— begin Collected material —
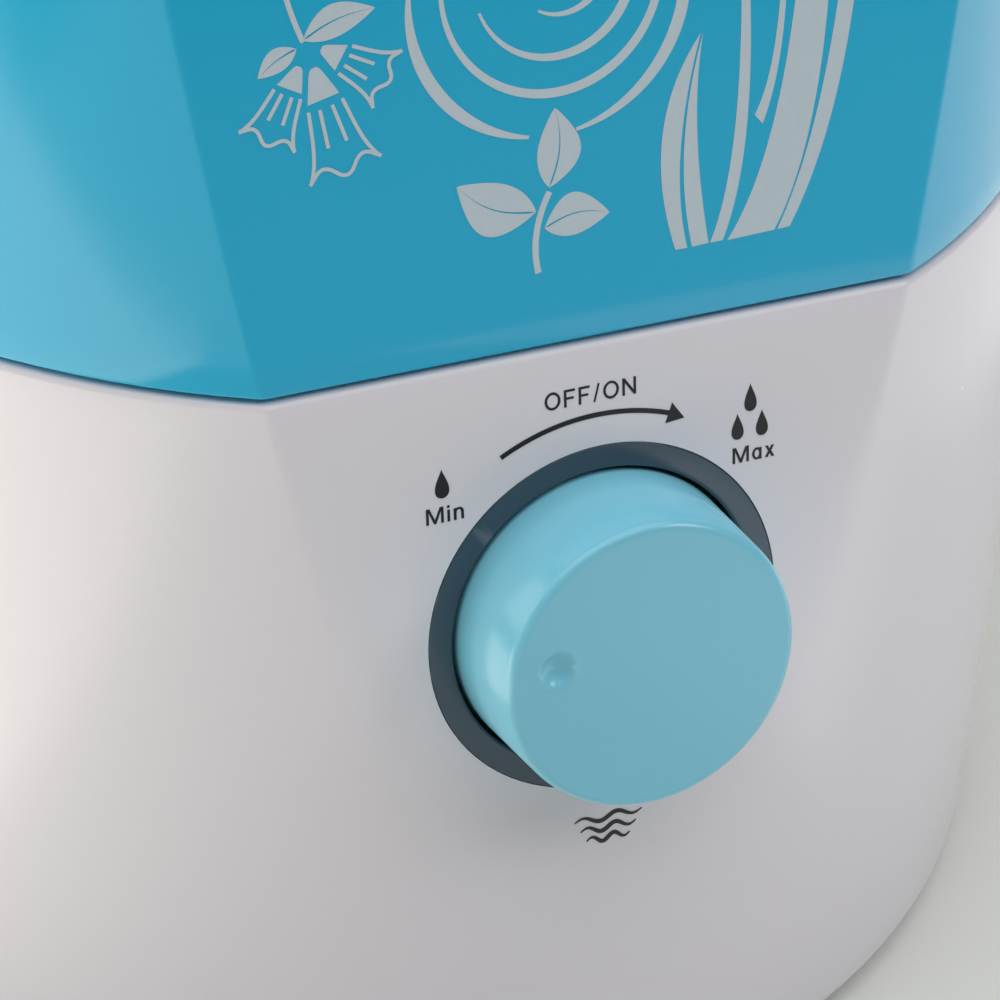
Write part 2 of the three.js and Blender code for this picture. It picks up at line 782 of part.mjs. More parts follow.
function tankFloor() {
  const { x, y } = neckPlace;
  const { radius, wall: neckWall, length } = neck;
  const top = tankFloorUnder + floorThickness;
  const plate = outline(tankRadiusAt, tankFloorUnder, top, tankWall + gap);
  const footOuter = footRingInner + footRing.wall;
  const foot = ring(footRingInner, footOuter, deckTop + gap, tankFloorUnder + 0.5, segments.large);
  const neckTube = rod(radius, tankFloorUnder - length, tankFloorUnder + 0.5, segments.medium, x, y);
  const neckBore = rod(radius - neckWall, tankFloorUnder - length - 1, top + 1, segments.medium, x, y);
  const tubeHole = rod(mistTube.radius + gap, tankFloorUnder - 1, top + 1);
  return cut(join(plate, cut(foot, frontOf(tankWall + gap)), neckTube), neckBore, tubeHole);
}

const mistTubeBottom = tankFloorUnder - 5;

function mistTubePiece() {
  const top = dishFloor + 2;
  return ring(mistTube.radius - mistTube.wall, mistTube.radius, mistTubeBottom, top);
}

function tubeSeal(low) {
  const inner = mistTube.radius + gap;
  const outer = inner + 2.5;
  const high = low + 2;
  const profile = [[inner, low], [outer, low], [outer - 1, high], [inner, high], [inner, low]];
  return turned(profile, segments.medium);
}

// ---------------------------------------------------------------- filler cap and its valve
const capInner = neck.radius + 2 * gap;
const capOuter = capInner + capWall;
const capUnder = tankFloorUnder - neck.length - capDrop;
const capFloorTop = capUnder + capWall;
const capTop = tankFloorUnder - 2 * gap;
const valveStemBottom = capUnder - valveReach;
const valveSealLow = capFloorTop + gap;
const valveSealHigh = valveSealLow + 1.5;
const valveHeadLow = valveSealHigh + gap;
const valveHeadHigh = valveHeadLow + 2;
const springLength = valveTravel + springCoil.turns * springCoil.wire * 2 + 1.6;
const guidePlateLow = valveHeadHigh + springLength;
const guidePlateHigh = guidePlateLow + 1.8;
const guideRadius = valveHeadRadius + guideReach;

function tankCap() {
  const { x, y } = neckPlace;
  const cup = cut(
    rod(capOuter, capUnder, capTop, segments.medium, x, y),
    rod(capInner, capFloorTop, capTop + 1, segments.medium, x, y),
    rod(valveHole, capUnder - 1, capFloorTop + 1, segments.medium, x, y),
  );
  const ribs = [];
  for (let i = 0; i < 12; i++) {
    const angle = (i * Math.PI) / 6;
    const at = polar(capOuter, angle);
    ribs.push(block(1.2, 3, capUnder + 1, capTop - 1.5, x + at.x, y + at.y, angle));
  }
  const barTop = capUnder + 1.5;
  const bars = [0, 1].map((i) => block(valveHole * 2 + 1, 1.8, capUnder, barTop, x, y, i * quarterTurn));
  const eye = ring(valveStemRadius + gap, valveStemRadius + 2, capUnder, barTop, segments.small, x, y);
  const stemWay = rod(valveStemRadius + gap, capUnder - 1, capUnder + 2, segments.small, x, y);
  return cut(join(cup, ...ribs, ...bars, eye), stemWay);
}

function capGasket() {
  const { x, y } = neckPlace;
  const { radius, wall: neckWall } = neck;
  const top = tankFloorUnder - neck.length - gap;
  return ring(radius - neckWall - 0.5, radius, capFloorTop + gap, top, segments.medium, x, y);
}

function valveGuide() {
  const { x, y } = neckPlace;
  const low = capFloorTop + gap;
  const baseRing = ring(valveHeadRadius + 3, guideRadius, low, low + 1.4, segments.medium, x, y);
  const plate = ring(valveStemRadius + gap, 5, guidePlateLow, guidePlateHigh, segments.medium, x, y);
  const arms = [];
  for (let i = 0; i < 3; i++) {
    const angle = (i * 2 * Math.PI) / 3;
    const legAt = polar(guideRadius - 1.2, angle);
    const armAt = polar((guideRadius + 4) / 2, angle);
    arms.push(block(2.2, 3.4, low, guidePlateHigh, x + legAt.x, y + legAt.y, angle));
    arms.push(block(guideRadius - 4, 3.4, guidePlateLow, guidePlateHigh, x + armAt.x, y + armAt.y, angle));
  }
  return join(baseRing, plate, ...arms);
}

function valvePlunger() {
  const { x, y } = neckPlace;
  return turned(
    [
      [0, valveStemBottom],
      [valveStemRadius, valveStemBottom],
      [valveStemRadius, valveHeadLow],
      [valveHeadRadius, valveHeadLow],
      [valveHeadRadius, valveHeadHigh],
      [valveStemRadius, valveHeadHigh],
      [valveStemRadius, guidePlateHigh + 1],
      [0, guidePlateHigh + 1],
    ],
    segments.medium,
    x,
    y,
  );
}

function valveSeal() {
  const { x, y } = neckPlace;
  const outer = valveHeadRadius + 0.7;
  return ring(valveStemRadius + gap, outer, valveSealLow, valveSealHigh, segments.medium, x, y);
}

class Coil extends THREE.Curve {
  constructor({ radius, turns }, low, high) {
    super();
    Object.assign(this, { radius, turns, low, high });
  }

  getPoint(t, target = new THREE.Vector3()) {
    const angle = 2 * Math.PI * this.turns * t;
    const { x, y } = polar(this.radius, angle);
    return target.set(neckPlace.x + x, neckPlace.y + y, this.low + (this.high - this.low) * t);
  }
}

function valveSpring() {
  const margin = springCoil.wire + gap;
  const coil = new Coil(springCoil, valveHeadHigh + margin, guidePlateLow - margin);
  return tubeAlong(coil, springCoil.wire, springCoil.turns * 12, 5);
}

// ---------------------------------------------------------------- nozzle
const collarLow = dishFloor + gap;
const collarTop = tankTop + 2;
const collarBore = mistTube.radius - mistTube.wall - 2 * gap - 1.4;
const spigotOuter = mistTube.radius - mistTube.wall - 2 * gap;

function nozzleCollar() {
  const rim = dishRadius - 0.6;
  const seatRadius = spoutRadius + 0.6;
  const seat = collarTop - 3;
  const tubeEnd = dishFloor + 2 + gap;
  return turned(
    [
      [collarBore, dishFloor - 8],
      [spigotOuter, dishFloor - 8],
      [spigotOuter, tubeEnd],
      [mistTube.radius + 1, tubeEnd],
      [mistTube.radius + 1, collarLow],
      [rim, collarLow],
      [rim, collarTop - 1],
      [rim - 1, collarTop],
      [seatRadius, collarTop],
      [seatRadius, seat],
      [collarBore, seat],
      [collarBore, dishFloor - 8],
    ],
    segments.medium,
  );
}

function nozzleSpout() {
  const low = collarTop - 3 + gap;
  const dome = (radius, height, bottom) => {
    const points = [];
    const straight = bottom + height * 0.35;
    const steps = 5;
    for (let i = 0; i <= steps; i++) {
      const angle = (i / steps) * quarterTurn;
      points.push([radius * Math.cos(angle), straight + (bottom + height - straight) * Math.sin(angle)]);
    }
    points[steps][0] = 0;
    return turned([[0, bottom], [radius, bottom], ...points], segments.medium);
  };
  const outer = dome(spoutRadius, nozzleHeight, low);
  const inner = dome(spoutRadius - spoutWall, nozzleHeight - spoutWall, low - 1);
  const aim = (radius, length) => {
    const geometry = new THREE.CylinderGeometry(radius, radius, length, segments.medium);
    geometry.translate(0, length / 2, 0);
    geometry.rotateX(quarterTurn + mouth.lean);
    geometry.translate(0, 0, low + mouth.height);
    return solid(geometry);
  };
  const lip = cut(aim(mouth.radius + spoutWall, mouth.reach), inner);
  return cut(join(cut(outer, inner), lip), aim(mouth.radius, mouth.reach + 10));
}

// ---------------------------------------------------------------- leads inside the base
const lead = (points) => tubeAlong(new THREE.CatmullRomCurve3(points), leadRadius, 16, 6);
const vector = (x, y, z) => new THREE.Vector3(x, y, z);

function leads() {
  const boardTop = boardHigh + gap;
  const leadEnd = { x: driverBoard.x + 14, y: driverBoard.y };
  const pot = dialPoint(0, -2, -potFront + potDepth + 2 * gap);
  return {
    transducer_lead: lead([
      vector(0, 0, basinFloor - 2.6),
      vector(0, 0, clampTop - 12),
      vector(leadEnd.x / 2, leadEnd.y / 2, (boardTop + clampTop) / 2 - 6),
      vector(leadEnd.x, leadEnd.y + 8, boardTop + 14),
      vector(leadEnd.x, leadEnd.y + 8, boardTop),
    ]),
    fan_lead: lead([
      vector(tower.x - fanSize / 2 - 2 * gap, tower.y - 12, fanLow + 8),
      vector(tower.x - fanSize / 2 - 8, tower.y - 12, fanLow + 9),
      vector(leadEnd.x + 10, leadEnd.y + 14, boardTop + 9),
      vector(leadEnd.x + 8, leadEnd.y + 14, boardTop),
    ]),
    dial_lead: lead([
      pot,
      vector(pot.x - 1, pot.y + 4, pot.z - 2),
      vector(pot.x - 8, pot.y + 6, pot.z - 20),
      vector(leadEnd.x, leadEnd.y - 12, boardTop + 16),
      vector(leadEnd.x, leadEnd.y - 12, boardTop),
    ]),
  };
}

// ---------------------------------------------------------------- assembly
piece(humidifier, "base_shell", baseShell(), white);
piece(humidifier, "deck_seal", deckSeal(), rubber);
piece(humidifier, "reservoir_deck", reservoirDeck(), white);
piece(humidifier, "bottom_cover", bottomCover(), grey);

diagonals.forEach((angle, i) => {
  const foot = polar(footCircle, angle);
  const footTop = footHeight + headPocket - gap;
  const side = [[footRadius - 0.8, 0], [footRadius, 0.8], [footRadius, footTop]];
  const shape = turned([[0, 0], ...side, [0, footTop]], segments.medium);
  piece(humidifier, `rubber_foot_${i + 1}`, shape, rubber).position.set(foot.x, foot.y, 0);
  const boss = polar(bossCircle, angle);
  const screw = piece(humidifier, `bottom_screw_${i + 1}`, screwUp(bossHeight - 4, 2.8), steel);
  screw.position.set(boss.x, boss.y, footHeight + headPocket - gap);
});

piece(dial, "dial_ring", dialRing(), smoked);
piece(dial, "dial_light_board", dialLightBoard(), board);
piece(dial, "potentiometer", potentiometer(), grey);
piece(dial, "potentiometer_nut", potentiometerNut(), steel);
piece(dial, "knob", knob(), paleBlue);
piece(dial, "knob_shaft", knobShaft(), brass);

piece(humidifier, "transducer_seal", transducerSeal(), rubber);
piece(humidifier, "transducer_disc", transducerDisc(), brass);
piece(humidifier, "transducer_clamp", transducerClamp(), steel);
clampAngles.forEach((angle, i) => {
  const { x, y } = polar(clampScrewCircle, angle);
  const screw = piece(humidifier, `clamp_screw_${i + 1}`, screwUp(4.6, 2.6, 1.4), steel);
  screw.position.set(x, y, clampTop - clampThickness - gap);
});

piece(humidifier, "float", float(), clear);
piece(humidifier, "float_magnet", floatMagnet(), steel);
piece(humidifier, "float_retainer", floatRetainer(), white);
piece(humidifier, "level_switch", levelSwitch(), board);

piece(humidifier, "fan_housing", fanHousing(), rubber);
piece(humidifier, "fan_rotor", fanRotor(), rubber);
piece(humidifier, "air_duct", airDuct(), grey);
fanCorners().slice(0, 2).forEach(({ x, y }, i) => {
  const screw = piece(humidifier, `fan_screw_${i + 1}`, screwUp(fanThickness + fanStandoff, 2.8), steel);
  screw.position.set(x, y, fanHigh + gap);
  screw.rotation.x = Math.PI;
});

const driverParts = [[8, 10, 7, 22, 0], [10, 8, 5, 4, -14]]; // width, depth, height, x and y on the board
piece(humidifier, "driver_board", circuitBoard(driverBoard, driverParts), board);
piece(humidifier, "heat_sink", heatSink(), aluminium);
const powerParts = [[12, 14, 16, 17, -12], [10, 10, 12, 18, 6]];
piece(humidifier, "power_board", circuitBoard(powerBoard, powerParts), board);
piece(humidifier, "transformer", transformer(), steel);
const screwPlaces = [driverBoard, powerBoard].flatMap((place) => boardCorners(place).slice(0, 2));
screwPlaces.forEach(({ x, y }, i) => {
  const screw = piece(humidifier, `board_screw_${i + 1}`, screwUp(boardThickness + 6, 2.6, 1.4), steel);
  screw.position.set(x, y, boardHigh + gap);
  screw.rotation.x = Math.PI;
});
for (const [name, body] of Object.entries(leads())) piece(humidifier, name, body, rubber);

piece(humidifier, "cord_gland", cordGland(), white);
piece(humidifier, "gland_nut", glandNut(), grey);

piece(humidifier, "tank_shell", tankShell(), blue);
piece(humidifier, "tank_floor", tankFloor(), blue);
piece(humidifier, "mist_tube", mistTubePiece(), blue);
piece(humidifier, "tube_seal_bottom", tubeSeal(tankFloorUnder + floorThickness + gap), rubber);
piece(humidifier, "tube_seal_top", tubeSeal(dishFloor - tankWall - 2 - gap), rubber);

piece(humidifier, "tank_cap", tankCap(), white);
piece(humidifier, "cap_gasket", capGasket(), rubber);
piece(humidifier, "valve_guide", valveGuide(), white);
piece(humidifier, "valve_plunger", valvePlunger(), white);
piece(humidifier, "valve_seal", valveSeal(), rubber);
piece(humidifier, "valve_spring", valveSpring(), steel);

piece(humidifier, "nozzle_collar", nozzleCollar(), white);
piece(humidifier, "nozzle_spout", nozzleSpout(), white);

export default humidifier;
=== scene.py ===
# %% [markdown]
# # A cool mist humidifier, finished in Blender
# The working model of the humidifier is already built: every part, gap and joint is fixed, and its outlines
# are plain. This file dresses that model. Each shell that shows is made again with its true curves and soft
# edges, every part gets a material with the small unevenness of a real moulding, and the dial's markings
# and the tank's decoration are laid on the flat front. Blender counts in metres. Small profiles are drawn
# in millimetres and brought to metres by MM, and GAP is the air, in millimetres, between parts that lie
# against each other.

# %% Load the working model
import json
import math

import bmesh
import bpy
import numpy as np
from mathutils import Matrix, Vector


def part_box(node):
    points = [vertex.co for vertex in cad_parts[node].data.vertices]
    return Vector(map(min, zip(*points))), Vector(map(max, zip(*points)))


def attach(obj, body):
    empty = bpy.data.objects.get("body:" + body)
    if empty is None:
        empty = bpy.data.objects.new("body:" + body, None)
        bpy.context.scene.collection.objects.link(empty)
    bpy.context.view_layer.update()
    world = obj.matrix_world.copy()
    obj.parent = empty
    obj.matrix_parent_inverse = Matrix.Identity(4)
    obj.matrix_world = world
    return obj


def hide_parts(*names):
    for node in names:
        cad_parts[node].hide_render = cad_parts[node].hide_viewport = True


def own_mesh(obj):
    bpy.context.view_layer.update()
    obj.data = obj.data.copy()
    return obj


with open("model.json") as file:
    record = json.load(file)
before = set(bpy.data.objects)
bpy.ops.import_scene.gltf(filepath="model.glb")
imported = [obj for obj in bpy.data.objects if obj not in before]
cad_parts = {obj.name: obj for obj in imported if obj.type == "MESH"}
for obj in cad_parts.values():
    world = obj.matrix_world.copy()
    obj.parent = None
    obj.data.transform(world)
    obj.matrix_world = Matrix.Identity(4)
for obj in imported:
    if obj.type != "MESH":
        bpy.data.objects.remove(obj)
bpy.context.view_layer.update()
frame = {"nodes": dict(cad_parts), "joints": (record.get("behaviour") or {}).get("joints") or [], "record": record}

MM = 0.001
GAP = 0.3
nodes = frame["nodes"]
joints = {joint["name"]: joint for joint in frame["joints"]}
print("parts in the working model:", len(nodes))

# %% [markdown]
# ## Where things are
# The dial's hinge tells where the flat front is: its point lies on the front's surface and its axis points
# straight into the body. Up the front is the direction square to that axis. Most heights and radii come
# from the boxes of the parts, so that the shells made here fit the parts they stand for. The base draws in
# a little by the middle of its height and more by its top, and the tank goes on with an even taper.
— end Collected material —
Task requirements:
Set down, without any change, only the lines from the line that holds "for (const [name, body]" through the line that holds "if empty is", both lines included.

Answer to the task:
for (const [name, body] of Object.entries(leads())) piece(humidifier, name, body, rubber);

piece(humidifier, "cord_gland", cordGland(), white);
piece(humidifier, "gland_nut", glandNut(), grey);

piece(humidifier, "tank_shell", tankShell(), blue);
piece(humidifier, "tank_floor", tankFloor(), blue);
piece(humidifier, "mist_tube", mistTubePiece(), blue);
piece(humidifier, "tube_seal_bottom", tubeSeal(tankFloorUnder + floorThickness + gap), rubber);
piece(humidifier, "tube_seal_top", tubeSeal(dishFloor - tankWall - 2 - gap), rubber);

piece(humidifier, "tank_cap", tankCap(), white);
piece(humidifier, "cap_gasket", capGasket(), rubber);
piece(humidifier, "valve_guide", valveGuide(), white);
piece(humidifier, "valve_plunger", valvePlunger(), white);
piece(humidifier, "valve_seal", valveSeal(), rubber);
piece(humidifier, "valve_spring", valveSpring(), steel);

piece(humidifier, "nozzle_collar", nozzleCollar(), white);
piece(humidifier, "nozzle_spout", nozzleSpout(), white);

export default humidifier;
=== scene.py ===
# %% [markdown]
# # A cool mist humidifier, finished in Blender
# The working model of the humidifier is already built: every part, gap and joint is fixed, and its outlines
# are plain. This file dresses that model. Each shell that shows is made again with its true curves and soft
# edges, every part gets a material with the small unevenness of a real moulding, and the dial's markings
# and the tank's decoration are laid on the flat front. Blender counts in metres. Small profiles are drawn
# in millimetres and brought to metres by MM, and GAP is the air, in millimetres, between parts that lie
# against each other.

# %% Load the working model
import json
import math

import bmesh
import bpy
import numpy as np
from mathutils import Matrix, Vector


def part_box(node):
    points = [vertex.co for vertex in cad_parts[node].data.vertices]
    return Vector(map(min, zip(*points))), Vector(map(max, zip(*points)))


def attach(obj, body):
    empty = bpy.data.objects.get("body:" + body)
    if empty is None:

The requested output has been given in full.